FCC Chairwoman Jessica Rosenworcel will leave the FCC at the end of President Biden’s term, she announced on Thursday. She will depart the FCC on January 20, 2025. She will be succeeded as chair by Brendan Carr, who Trump nominated last week to lead the FCC. 

Rosenworcel highlighted her work to expand broadband access by administering the Affordable Connectivity Program (ACP) enacted under Biden’s infrastructure law. 

“We accomplished seemingly impossible feats like setting up the largest broadband affordability program in history — which led to us internet, connecting more than 17 million students caught in the homework gap to hotspots and other devices as learning moved online, putting national security and public safety matters with communications front and center before the agency, and launching the first-ever Space Bureau to support United States leadership in the new Space Age,” Rosenworcel commented. 

The Rosenworcel-led FCC was very active in policy important to the satellite industry like forming the Space Bureau to better engage with industry, releasing the first regulatory framework for satellite-to-cell connectivity in the vision of a “single network future,” and adopting the five-year rule for deorbiting satellites. Some decisions were more controversial like removing Starlink funding from the rural broadband program, and issuing the first space debris enforcement action.

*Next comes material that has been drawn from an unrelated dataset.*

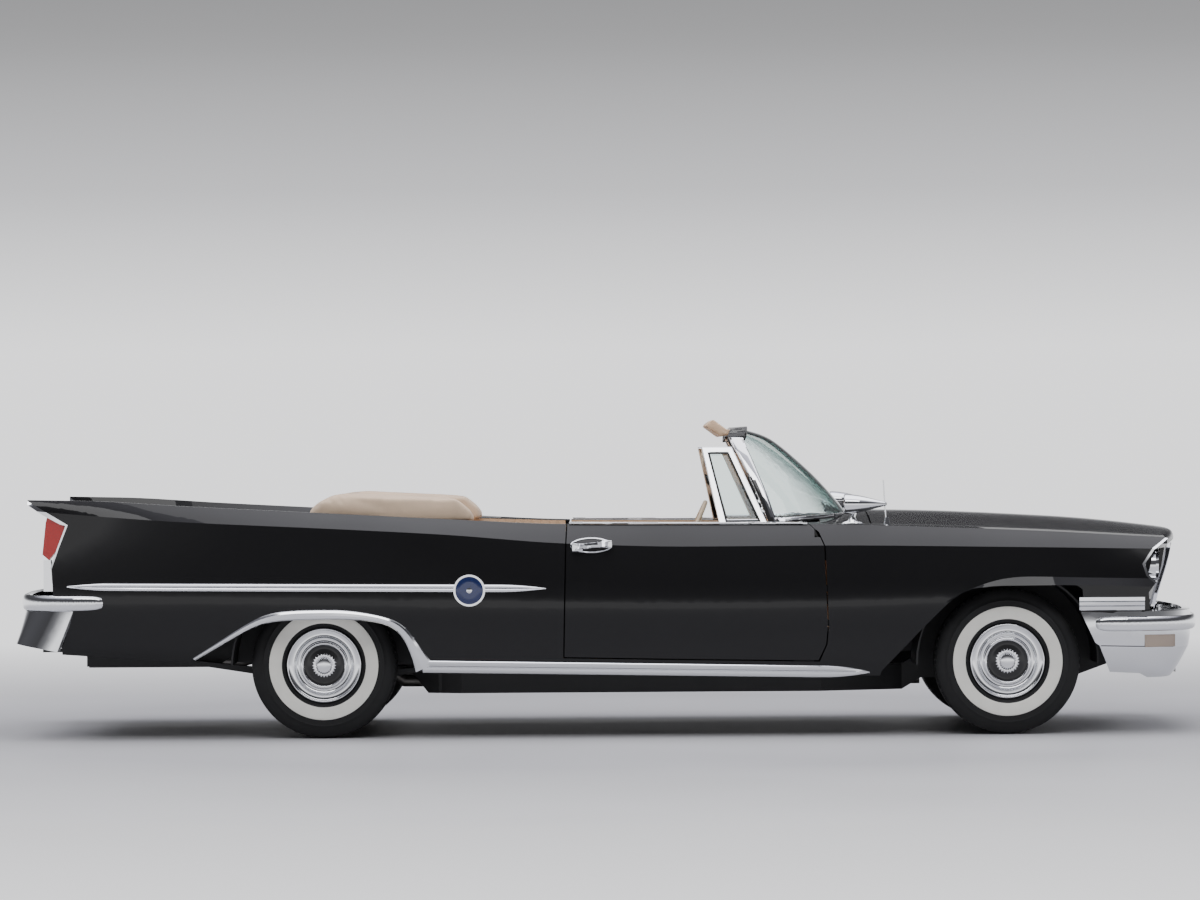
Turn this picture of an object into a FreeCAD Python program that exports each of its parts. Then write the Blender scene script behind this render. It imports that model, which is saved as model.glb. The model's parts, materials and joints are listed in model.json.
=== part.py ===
import FreeCAD, Part
import math
import os
import Sketcher
from FreeCAD import Placement, Rotation, Vector
from functools import lru_cache

# A big two-door convertible of the late 1950s, top down, as jointed pieces.
# X runs forward, Y to the car's left, Z up. The origin is on the ground, midway between the bumper faces.
# Lengths are millimetres and angles degrees.

doc = FreeCAD.newDocument("Convertible")
sizes = doc.addObject("Spreadsheet::Sheet", "Sizes")

# Driving dimensions: one row each in the sheet, with the name as alias.
DIMENSIONS = {
    "overall_length": 5611,
    "overall_width": 2019,
    "wheelbase": 3200,
    "front_overhang": 942,
    "front_track": 1554,
    "rear_track": 1524,
    # fits and gaps
    "fit": 0.3,
    "panel_gap": 6,
    # body walls
    "skin": 14,
    "trim_stand": 8,
    "trim_sunk": 4,
    "brow_stand": 14,
    "tail_lens_inner_y": 878,
    "tail_lens_outer_y": 938,
    "badge_x": -649,
    "badge_z": 693,
    "badge_radius": 74,
    "badge_foot_y": 980,
    "hinge_setback": 8,
    "hinge_face_step": 10,
    # wheels
    "tyre_radius": 343,
    "tyre_width": 218,
    "tread_width": 168,
    "bead_radius": 180,
    "tyre_shoulder_drop": 13,
    "rim_width": 150,
    "rim_depth": 22,
    "cover_radius": 174,
    "cover_stand": 84,
    "cover_ring_radius": 137,
    "cover_dish": 22,
    "cover_hub_radius": 93.5,
    "cover_cone_radius": 58,
    "cover_cone_height": 30,
    "wheel_disc_back": 20,
    # running gear
    "spindle_radius": 30,
    "running_clearance": 0.05,
    "kingpin_inset": 77,
    "kingpin_radius": 10,
    "kingpin_depth": 22,
    "knuckle_height": 260,
    "knuckle_width": 60,
    "knuckle_plate": 30,
    "brake_drum_radius": 124,
    "brake_drum_width": 70,
    "arm_reach": 250,
    "arm_depth": 22,
    "arm_spread": 190,
    "arm_tip": 60,
    "crossmember_width": 120,
    "rear_axle_tube_radius": 38,
    "differential_radius": 125,
    "leaf_length_front": 500,
    "leaf_length_rear": 760,
    "leaf_width": 64,
    "leaf_depth": 34,
    "leaf_y": 590,
    "propshaft_radius": 38,
    # frame
    "rail_width": 72,
        "rail_bottom": 196,
    "rail_front_y": 400,
    "rail_mid_y": 560,
    "rail_kick_height": 300,
    "rail_front_x": 2420,
    "rail_rear_x": -2480,
    "rail_taper_front_x": 1390,
    "rail_taper_mid_x": 1000,
    # floor
    "floor_z": 317,
    "floor_plate": 10,
    "tunnel_half_width": 150,
    "tunnel_rise": 150,
    "boot_floor_z": 452,
    "kick_floor_z": 590,
    "kick_front_x": -760,
    "kick_rear_x": -1830,
    # engine
    "engine_length": 760,
    "engine_width": 560,
    "engine_height": 560,
    "engine_front_x": 2290,
    "engine_bottom_z": 270,
    # hood and cowl
    "hood_rear_x": 1235,
    "hood_rear_z": 1049,
    "hood_plate": 20,
    "hood_lip_x": 2722,
    "hood_bow": 92,
    "firewall_x": 1120,
    "firewall_plate": 12,
    "hinge_axis_setback": 28,
    "hinge_barrel_radius": 5.5,
    "hinge_strap_thickness": 7,
    "hinge_strap_width": 30,
    "hinge_strap_drop": 62,
    "hinge_pocket_reach": 90,
    "panel_strap_angle": 60,
    "door_strap_angle": 75,
    "door_hinge_x": 972,
    "door_hinge_y": 985,
    "door_hinge_low_z": 530,
    "door_hinge_high_z": 690,
    "door_opening": 65,
    "hinge_y": 150,
    "hood_opening": 50,
    "lid_opening": 65,
    # trunk
    "lid_front_x": -1484,
    "lid_front_z": 1035,
    "lid_rear_x": -2604,
    "lid_rear_z": 742,
    "lid_plate": 20,
    "lid_crown": 30,
    "lid_bow": 26,
    "deck_front_x": -1424,
    # cabin
    "cabin_half_width": 690,
    "door_inner_y": 800,
    # wheel arches
    "wheelhouse_inner_y": 472,
    "wheelhouse_radius": 430,
    "wheelhouse_plate": 8,
    "rear_wheelhouse_inner_y": 600,
    # steering
    "steering_wheel_radius": 205,
    "steering_rim_radius": 11,
    "steering_wheel_x": 395,
    "steering_wheel_z": 904,
    "steering_y": 390,
    "column_radius": 24,
    "column_tilt": 24,
    # front end
    "grille_top_z": 884,
    "grille_foot_z": 572,
    "bumper_top_z": 578,
    "grille_top_y": 400,
    "grille_foot_y": 560,
    "grille_depth": 46,
    "grille_bar": 5,
    "grille_rim": 22,
    "grille_rows": 9,
    "grille_columns": 22,
    "lamp_outer_y": 836,
    "lamp_inner_y": 674,
    "lamp_z": 786,
    "lamp_radius": 70,
    "lamp_rim": 9,
    "lamp_front_x": 2585,
    # glass
    "glass_thickness": 6,
    "vent_lean": 0.41,
    "vent_y": 806,
    "handle_stand": 22,
    # dashboard
    "dash_top_z": 968,
    "dash_rear_x": 700,
    "dash_foot_z": 815,
    "mirror_y": 850,
    # exhaust
    "exhaust_y": 330,
    "exhaust_radius": 28,
    "muffler_radius": 60,
    "exhaust_z": 245,
    "exhaust_tip_x": -2490,
    "exhaust_tail_rise": 100,
}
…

Rosenworcel was nominated by former President Barack Obama to the FCC in 2012 and served as acting chair, then permanent chair under President Biden. She was the first woman to lead the agency. 

Her term was set to end at the end of June 2025. Rosenworcel’s predecessor, Ajit Pai, also stepped down with administration change. 

Commissioner Anna Gomez praised Rosenworcel’s work for the agency: “She focused on consumers, especially those that have been historically left behind and those that are in vulnerable situations, on economic priorities such as the space economy and our digital future, and on national security. Her impact will be felt by many.”